Academic degrees approved on a provisional basis are subject to approval by the UD Board of Trustees after the provisional time period has passed and the Faculty Senate has reviewed the degree program and recommended permanent status for the degree.
Consent agenda items
Senators also approved requests to revise several programs in the Department of Business Administration in the Alfred Lerner College of Business and Economics, including the advertising minor, and majors in international business studies, operations management, management and marketing.
Consent agenda items do not require the approval of the UD Board of Trustees.
Writing across the curriculum
University Provost Tom Apple updated senators on initiatives to enhance student writing across the curriculum at UD.
“I want to report to you that we had a very good workshop of department chairs, and we discussed how to advance our agenda with regard to writing, and each chairperson felt that they had the proper message to take back to their departments,” Apple said. “A lot of it comes down to resource issues and how to best use those resources to accomplish the writing goals that we have set for our students.”
Apple also addressed the issue of academic rigor, with a particular emphasis on a more comprehensive approach to faculty evaluations and the effect of current student-based evaluations on possible grade inflation.
“We had a wonderful meeting with the Faculty Senate executive committee last week to talk about this issue,” Apple said. “We have an independent faculty group that is going to meet with the Faculty Senate executive committee and the coordinating committee to talk about this issue.”
In looking at the latest data on the level of student grade increases between 2005 and 2009, Apple said student grades during that time have risen by 0.3 to an average grade point average (GPA) of 3.0.

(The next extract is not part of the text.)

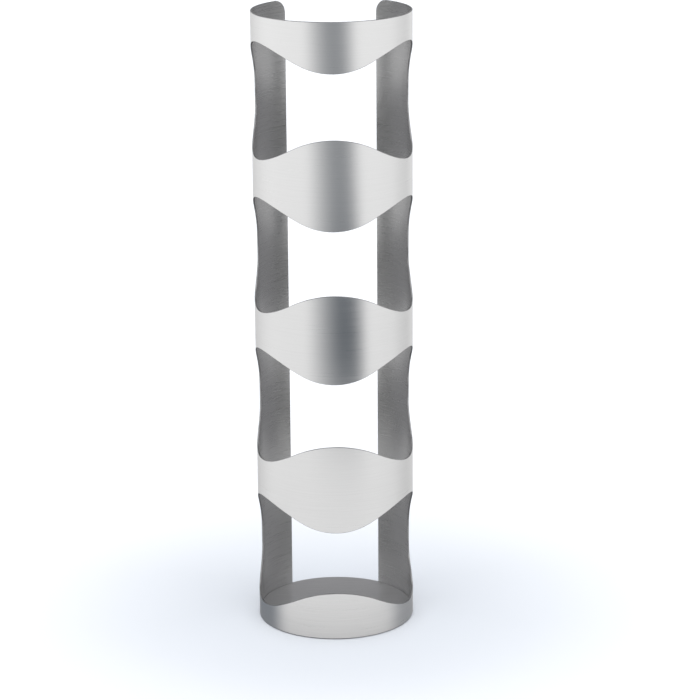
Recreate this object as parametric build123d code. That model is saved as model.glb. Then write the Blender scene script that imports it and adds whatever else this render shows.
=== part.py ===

“This is a really rapid increase, and my biggest concern is that we are not challenging our students enough,” Apple said. “I have to ask myself, are our students that much better than they were four years ago? I think this is something that we have to look at.”
Monday's Faculty Senate meeting also included college overviews presented by Bobby Gempesaw, dean of the Lerner College of Business and Economics; Kathy Matt, dean of the College of Health Sciences; and Nancy Targett, dean of the College of Earth, Ocean, and Environment.
The next meeting of the UD Faculty Senate is 4 p.m., Monday, Dec. 6, in 104 Gore Hall.